Likewise, the Christian life is not meant to be safe. Christ warned us specifically that following Him requires carrying a cross upon our backs, a symbol of both dying to ourselves and being prepared to die for our Lord at any moment. Discipleship begins by denying our own safety in favor of the greater good of exalting Christ as Lord and Savior. After all, death for the Christian is not a black void of nothingness; it is the door into life everlasting. Of course, we do not also run reckless toward death. As Paul told the Philippians, “to live is Christ, and to die is gain” (1:21). As long as we live, we are able to follow Christ and be His earthly ambassadors, and when we die, we will see Him face to face, which is gain in every way. We should rightly, therefore, cherish this present life, while also holding it with an open hand.
Parents have the unique responsibility of teaching this crucially Christian mentality to our children. Too often, however, I fear that we ingrain in them the secular virtue of safety. But carefulness is a more fitting lesson than safety. The Scriptures repeatedly call us to give great care to all that we do. The biblical writers tell us to be diligent, to be disciplined, to be watchful, to be sober-minded, and to be wise; all of which involve being careful in how we live. Yet we should also teach our children that their greatest danger is not physical harm but sin. They must look carefully how they walk because sin is always crouching at their door, waiting eagerly to devour them. Their physical safety is far less important than their eternal security.
Rather than telling our children to be safe, I believe that we should teach them the meaning of being wise as serpents and innocent as doves. This teaching of Jesus gives us the proper display of courage and care. We should not be reckless in anything that we do; however, we should be courageous. Being wise as a serpent implies thoughtful and clever consideration of our circumstances, which we can see demonstrated by Paul whenever he got the Sadducees and the Pharisees to start arguing with one another over the resurrection of the dead.

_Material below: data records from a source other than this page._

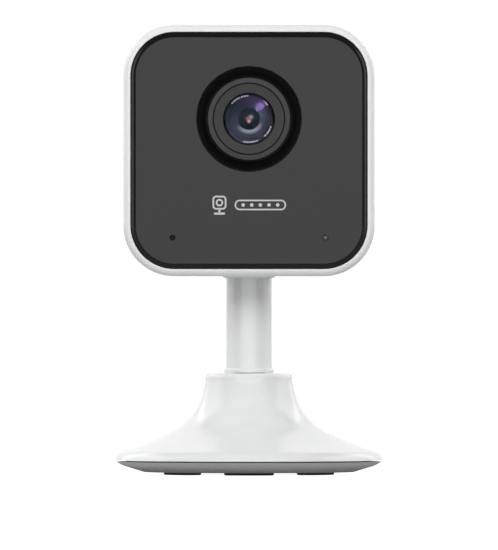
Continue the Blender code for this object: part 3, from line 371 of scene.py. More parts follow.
def joined(name, pieces):
    """Several closed meshes made one, for shapes that stay clear of each other."""
    points, polygons, start = [], [], 0
    for piece in pieces:
        mesh = piece.data
        flat = np.empty(len(mesh.vertices) * 3)
        mesh.vertices.foreach_get("co", flat)
        points.append(flat.reshape(-1, 3) / METRES_PER_MM)
        corners = np.empty(len(mesh.loops), np.int32)
        mesh.loops.foreach_get("vertex_index", corners)
        first_corner = np.empty(len(mesh.polygons), np.int32)
        mesh.polygons.foreach_get("loop_start", first_corner)
        polygons += [part.tolist() for part in np.split(corners + start, first_corner[1:])]
        start += len(mesh.vertices)
    whole = make_mesh(name, np.concatenate(points), polygons)
    for piece in pieces:
        bpy.data.objects.remove(piece, do_unlink=True)
    return whole


def combine(piece, other, operation="DIFFERENCE", crease=38):
    """Apply a Boolean at once and drop the other shape."""
    step = piece.modifiers.new(operation.lower(), "BOOLEAN")
    step.operation = operation
    step.solver = "EXACT"
    step.object = other
    shaped = piece.evaluated_get(bpy.context.evaluated_depsgraph_get())
    mesh = bpy.data.meshes.new_from_object(shaped)
    piece.modifiers.clear()
    piece.data = mesh
    mesh.shade_smooth()
    mesh.set_sharp_from_angle(angle=math.radians(crease))
    bpy.data.objects.remove(other, do_unlink=True)
    return piece


# %% [markdown]
# ## A piece's papers
#
# Each new piece is given its finish and attached to the body it moves with. Most pieces
# also take the place of a solid, which is hidden. One call does all three, and counts the faces.

# %% Fit a piece to the frame
pieces_made = []


def fit(piece, body, material, node, replaces=True):
    """Give a piece its material and its place in the assembly."""
    piece.data.materials.clear()
    piece.data.materials.append(material)
    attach(piece, body)
    if replaces:
        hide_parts(node)
    pieces_made.append(piece.name)
    print(f"{piece.name}: {len(piece.data.polygons)} faces on {body}")
    return piece

# %% [markdown]
# ## Effects that finishes share
#
# Moulded plastic, rubber and metal differ in colour and gloss, but they have things in common: a
# tone that drifts a little across the part, a fine grain, edges that rub bright, dust that settles
# on what faces up, and rings where a tool has turned the surface. Each of these is a node group
# that is built once. A group gives out colours, masks and heights only, and the shader itself
# stays in the material.

# %% Small tools for wiring nodes


def add(tree, kind, sockets=None, **settings):
    """A new node, with its settings made and its inputs set or linked."""
    made = tree.nodes.new("ShaderNode" + kind)
    for name, value in settings.items():
        setattr(made, name, value)
    for name, value in (sockets or {}).items():
        if isinstance(value, bpy.types.NodeSocket):
            tree.links.new(value, made.inputs[name])
        else:
            made.inputs[name].default_value = value
    return made


def arithmetic(tree, operation, first, second=0.0):
    """One sum, product, sine and so on, of values or outputs."""
    return add(tree, "Math", {0: first, 1: second}, operation=operation).outputs[0]


def spread(tree, value, low, high, start=0.0, stop=1.0):
    """Map a value from start..stop to low..high."""
    made = add(tree, "MapRange", {"Value": value, "From Min": start, "From Max": stop,
                                  "To Min": low, "To Max": high})
    return made.outputs["Result"]


def mixed(tree, share, first, second):
    """Two colours mixed by a share from 0 to 1. In a Mix node, inputs 6 and 7 are the colours."""
    return add(tree, "Mix", {0: share, 6: first, 7: second}, data_type="RGBA").outputs[2]


def effect(name, inputs, outputs):
    """An empty node group with named inputs and outputs."""
    group = bpy.data.node_groups.new(name, "ShaderNodeTree")
    for label, kind, value in inputs:
        socket = group.interface.new_socket(label, in_out="INPUT", socket_type="NodeSocket" + kind)
        if value is not None:
            socket.default_value = value
    for label, kind in outputs:
        group.interface.new_socket(label, in_out="OUTPUT", socket_type="NodeSocket" + kind)
    return group, group.nodes.new("NodeGroupInput").outputs, group.nodes.new("NodeGroupOutput").inputs


def place_effect(tree, group, sockets):
    """One of the shared effects, placed in a material."""
    return add(tree, "Group", sockets, node_tree=group).outputs


def surface_of(tree, shader, colour, roughness, height, relief, deep):
    """Give the shader its colour, its roughness, and a bump of one height."""
    bump = add(tree, "Bump", {"Height": height, "Strength": relief, "Distance": deep})
    tree.links.new(colour, shader.inputs["Base Color"])
    tree.links.new(roughness, shader.inputs["Roughness"])
    tree.links.new(bump.outputs["Normal"], shader.inputs["Normal"])


# %% [markdown]
# ### Moulded grain
#
# Resin never sets in one even tone. A slow noise, about as large as a thumb, moves the colour by
# a percent or two, and a fast noise of under half a millimetre makes the satin texture that the
# mould was etched with. The same fast noise varies the roughness, so highlights break up a little.

# %% Group: moulded_grain
DRIFT_SCALE = 38.0
DRIFT_SHARE = 0.75

grain_group, given, result = effect(
    "moulded_grain",
    [("Position", "Vector", None), ("Colour", "Color", None), ("Tone", "Float", 0.03),
     ("Grain", "Float", 2400.0), ("Roughness", "Float", 0.4), ("Spread", "Float", 0.05)],
    [("Colour", "Color"), ("Roughness", "Float"), ("Height", "Float")])
drift = add(grain_group, "TexNoise", {"Vector": given["Position"], "Scale": DRIFT_SCALE, "Detail": 3.0})
speck = add(grain_group, "TexNoise", {"Vector": given["Position"], "Scale": given["Grain"], "Detail": 2.0})
both = arithmetic(grain_group, "ADD", arithmetic(grain_group, "MULTIPLY", drift.outputs[0], DRIFT_SHARE),
                  arithmetic(grain_group, "MULTIPLY", speck.outputs[0], 1 - DRIFT_SHARE))
lighter = arithmetic(grain_group, "MULTIPLY", spread(grain_group, both, -1.0, 1.0, 0.3, 0.7), given["Tone"])
times = arithmetic(grain_group, "ADD", 1.0, lighter)
scaled = add(grain_group, "VectorMath", {0: given["Colour"], "Scale": times}, operation="SCALE")
rougher = arithmetic(grain_group, "MULTIPLY", spread(grain_group, both, -1.0, 1.0, 0.3, 0.7), given["Spread"])
grain_group.links.new(scaled.outputs[0], result["Colour"])
grain_group.links.new(arithmetic(grain_group, "ADD", given["Roughness"], rougher), result["Roughness"])
grain_group.links.new(speck.outputs[0], result["Height"])

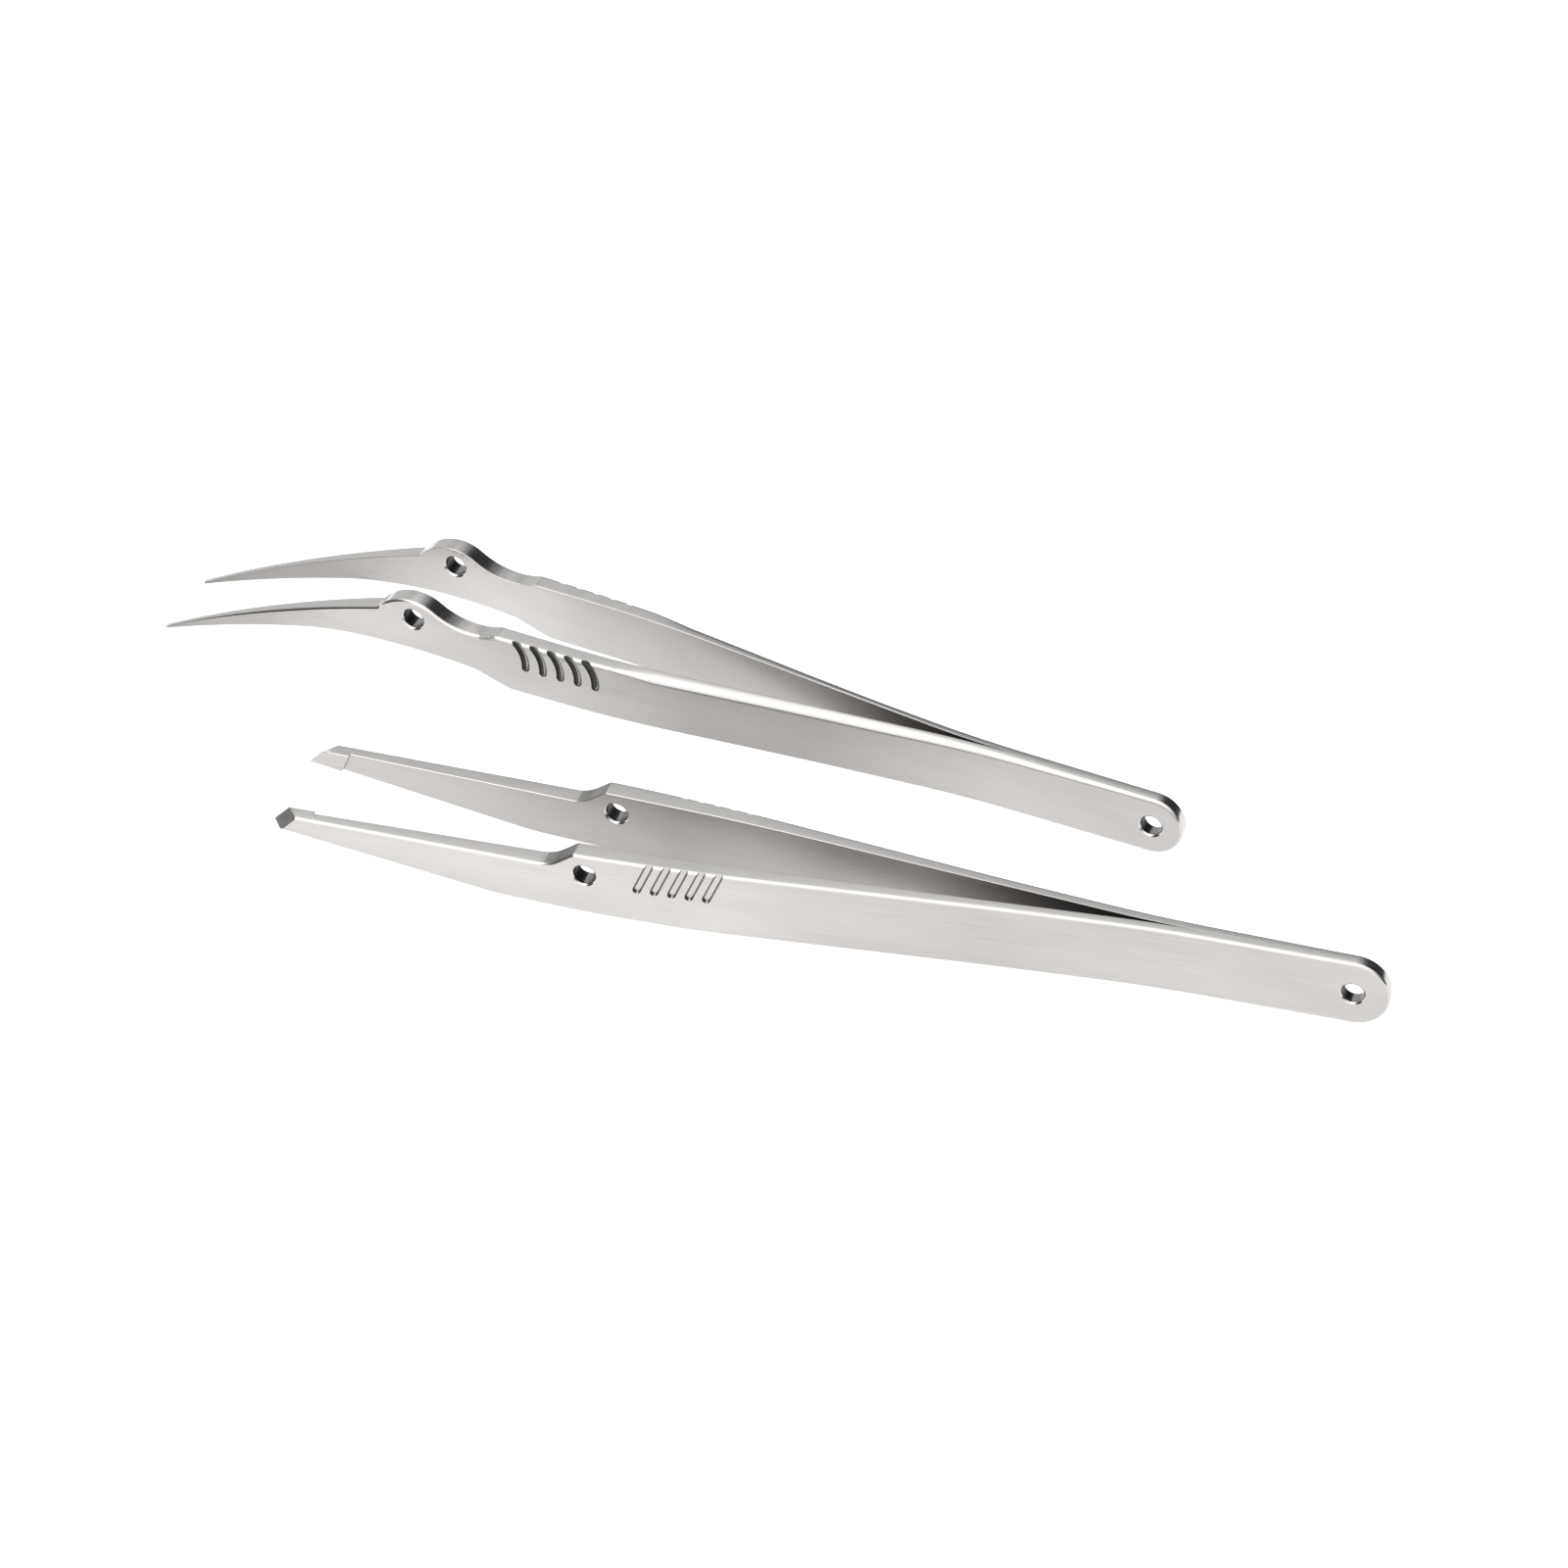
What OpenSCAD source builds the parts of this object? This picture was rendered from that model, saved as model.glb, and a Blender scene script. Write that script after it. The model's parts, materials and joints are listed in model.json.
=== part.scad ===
// A matched set of two spring tongs for handling prints and film.
// Each pair is two tapered strips standing on edge, joined at a round tail.
// The straight pair has flat padded jaws, the curved pair a hawk-bill blade.
// Each pair is drawn in its own frame: the hang hole's axis is at x = 0,
// the tips lie along -X, the two strips mirror each other across y = 0,
// and the lower edge of the tail is at z = 0.

/* [Strip, both pairs] */
// Thickness of one strip at the tail
tail_thickness = 1.4; // [1.2:0.1:1.6]
// Thickness of one strip where the two strips part
part_thickness = 1.9; // [1.6:0.1:2.0]
// Thickness of one strip at the point where it flexes
flex_thickness = 2.0; // [1.7:0.1:2.2]
// Thickness of one strip under the fingers
grip_thickness = 2.85; // [2.7:0.05:3.3]
// Thickness of one strip at the hole behind the jaw
head_thickness = 3.75; // [3.4:0.05:3.9]
// Distance from the hang hole at which the strips part
part_distance = 33; // [30:1:36]
// Half the length of the curve where the strips part
part_blend = 9; // [6:1:12]
// Distance from the hang hole to the flex line
flex_distance = 60; // [55:1:65]
// Gap left between the fixed and the moving metal at the flex line
flex_gap = 0.05; // [0.04:0.01:0.08]
// Distance from the hang hole to the start of the grip
grip_distance = 98; // [96:1:99]

/* [Holes, both pairs] */
// Radius of the hang hole through both tails
hang_hole_r = 1.9; // [1.6:0.1:2.2]
// Radius of the hole through each head
head_hole_r = 1.9; // [1.6:0.1:2.2]
// Width of the chamfer on each rim of a hole
rim_chamfer = 0.3; // [0.2:0.05:0.4]

/* [Grip grooves, both pairs] */
// Number of grooves in each grip
groove_count = 5; // [3:1:5]
// Width of a groove
groove_width = 1.3; // [0.8:0.1:1.4]
// Depth of a groove
groove_depth = 0.5; // [0.3:0.1:0.8]

/* [Straight pair] */
// Height of the strip on edge
straight_height = 12.35; // [12:0.05:12.8]
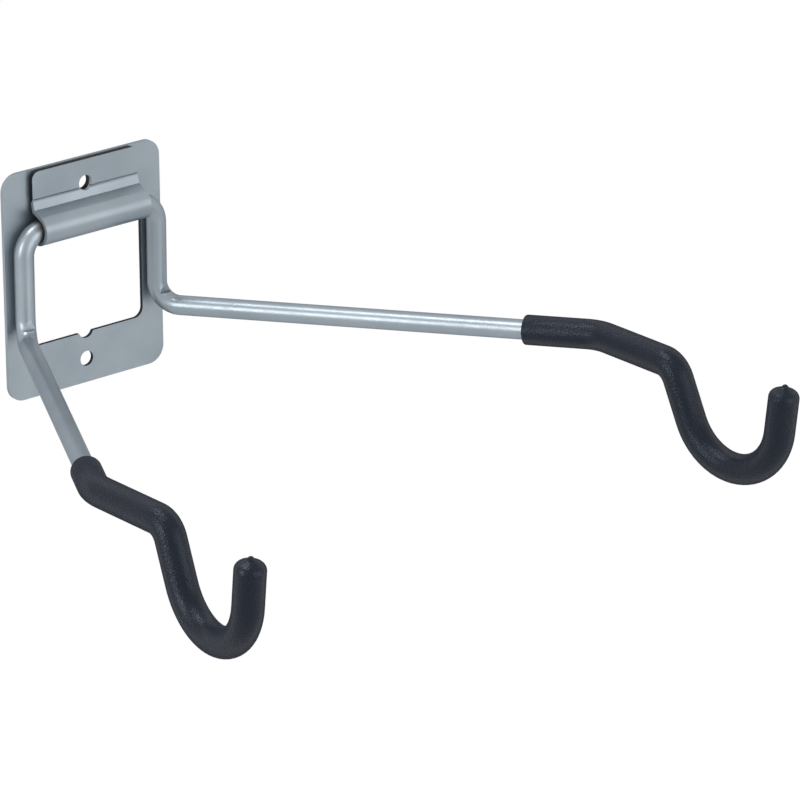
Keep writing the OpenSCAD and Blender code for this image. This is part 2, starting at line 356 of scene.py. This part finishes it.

Yet even as we wisely understand the dangers around us, we must also maintain our innocence. Unfortunately, parents particularly can mistake naivety for innocence. If we attempt to hide our children from all sin and dangers in the world, they will be naïve rather than innocent. Naivety, being ignorant of evil, is dangerous because not knowing the danger of sin can make its inevitable appeal even stronger. Instead, we should wisely teach them the snares of the world around us and encourage them to keep innocent, to be pure in the midst of impurity.
To be honest, I want to be safe, and I particularly want to keep my wife and daughter safe. However, each day I must die to the false hope of self-preservation and remind myself all over again that, in the words of John Piper, it is better to lose my life than to waste it.
Safety is a secular, rather than Christian, virtue. Let us strive, therefore, to follow evermore closely our God who isn’t safe but is altogether good.
 This is, of course, a necessary generalization. I am sure that some secularists do, in fact, have some belief in a kind of afterlife.